How do you make the life-changing decision to undergo deep brain stimulation (DBS)?
That’s the choice Germany-based Cathy Molohan was faced with a few years ago.
“The decision to have deep brain stimulation is not taken lightly,” says Cathy, who was diagnosed with Parkinson’s in 2011 after her husband noticed a tremor in her hand.
“In the beginning, you’re told, ‘Okay, you’ve got this disease – it’s chronic and it’s not going away.’ So, you take your medicine and digest for a while. Then I wanted to look into what the future would hold.”
This led her to research DBS, a surgery which involves inserting electrodes into the brain to change certain electrical signals associated with Parkinson’s symptoms.
Keyoumars Ashkan, Professor of Neurosurgery at King’s College Hospital, UK, has supported numerous patients through DBS over nearly two decades as a neurosurgeon.
“Tremor is one of the symptoms that tends not to respond well to medication, alongside dyskinesia and stiffness of the muscles,” he says. For people who experience these symptoms, “DBS has a real role to play – and we can get a really good outcome.”
“I wanted to do something radical”
So how can you know if DBS is right for you, and when to take this step on your Parkinson’s journey? For Keyoumars, the answer is simple: “The time to think about DBS is when you consider your medical treatment no longer sufficient to give you the quality of life that you want.”

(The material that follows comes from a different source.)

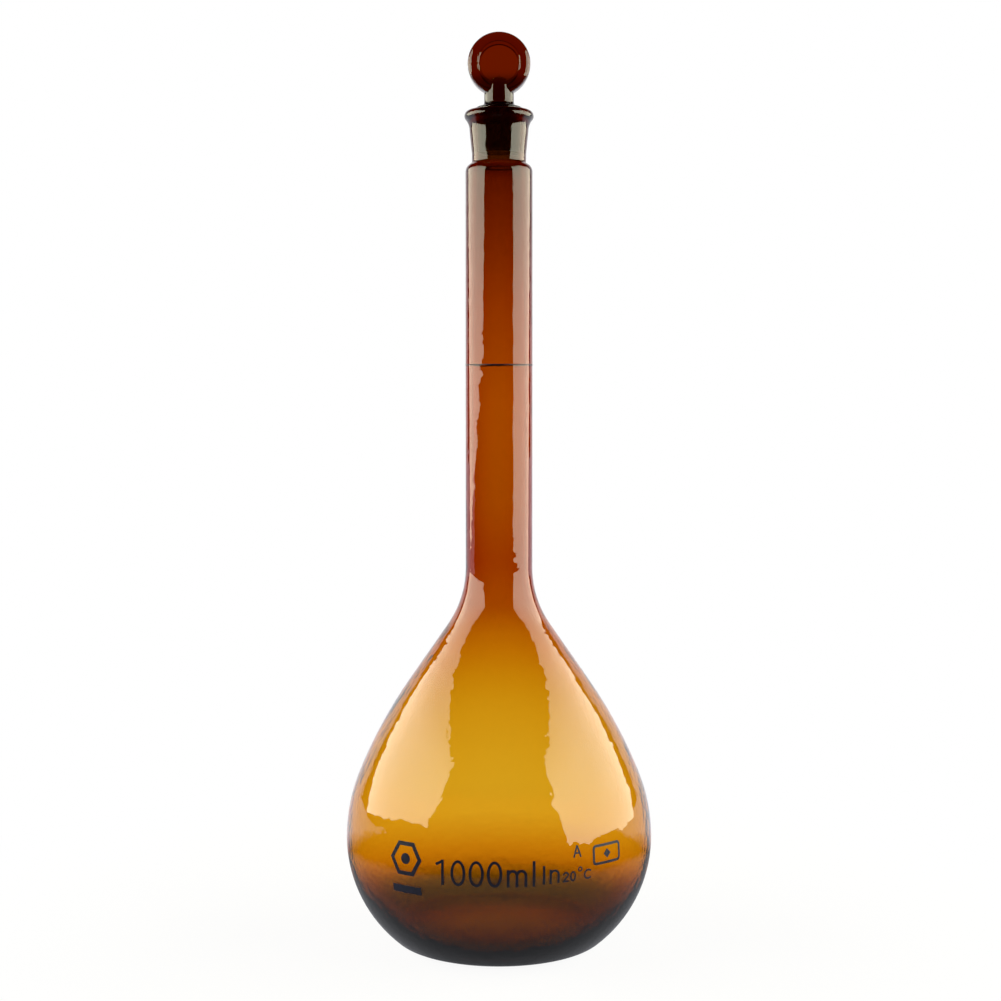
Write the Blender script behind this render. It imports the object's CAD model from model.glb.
import math

import bmesh
import bpy
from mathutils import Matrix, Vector


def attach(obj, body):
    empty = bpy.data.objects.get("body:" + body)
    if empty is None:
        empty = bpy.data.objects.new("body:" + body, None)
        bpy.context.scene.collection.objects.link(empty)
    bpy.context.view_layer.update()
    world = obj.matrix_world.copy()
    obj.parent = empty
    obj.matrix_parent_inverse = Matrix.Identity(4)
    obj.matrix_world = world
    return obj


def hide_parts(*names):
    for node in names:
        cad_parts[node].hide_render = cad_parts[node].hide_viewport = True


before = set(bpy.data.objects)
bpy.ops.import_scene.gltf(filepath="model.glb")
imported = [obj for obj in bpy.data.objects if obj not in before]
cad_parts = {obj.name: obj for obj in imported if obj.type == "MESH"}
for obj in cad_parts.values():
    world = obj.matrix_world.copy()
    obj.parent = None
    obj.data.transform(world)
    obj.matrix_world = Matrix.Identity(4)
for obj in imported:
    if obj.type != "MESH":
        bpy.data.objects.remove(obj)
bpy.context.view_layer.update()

MM = 0.001

# ---- flask: outside skin, millimetres ----
standing_ring_inner = 33.0
base_kick = 3.0
heel_round = 9.0
bulb_radius = 62.2
equator_height = 43.2
lower_bulb_round = 53.4
upper_bulb_round = 66.6
upper_bulb_turn = 21.9
upper_flank_round = 193.1
upper_flank_turn = 34.8
throat_round = 40.9
neck_radius = 13.6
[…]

This resonates with Cathy: “It’s all about quality of life, when it comes down to it,” she says.
When her tremor became increasingly difficult to manage, having DBS was a way for Cathy to regain not only some of her motor skills, but also a sense of normality.
“People don’t realise how much gets taken away from you,” she says. “I wanted to do something radical, to disrupt Parkinson’s as best I could.”
After deciding to have the surgery, one of the most important decisions for Cathy came in finding the right medical team.
“There were some surgeons who I felt saw me as just a brain,” she says. “If I was going to have surgery where I would be lying awake for hours, it was important to me that I could relate to them.”
“It’s a long-term commitment,” agrees Keyoumars. “No matter how wonderfully the electrodes are placed, the outcome is not going to be as good as when you know you’re always looked at as a human being – rather than as brain that needs surgery.”
The pair agree that DBS is not to be taken lightly, and it may not be “the right path for everybody”, says Cathy. “It’s a life-changing step,” Keyoumars agrees.
“But I think the choice of DBS,” says Cathy, “is about waking up in the morning and having the option of Parkinson’s not being your first thought of the day.”
Ultimately, Cathy feels it’s crucial for people with Parkinson’s to be aware of their treatment options – and for healthcare professionals to recognise they are more than their condition.
“Yes, we are patients,” she says. “But we’re also people. We have a story, and we have a history – and we have a future.”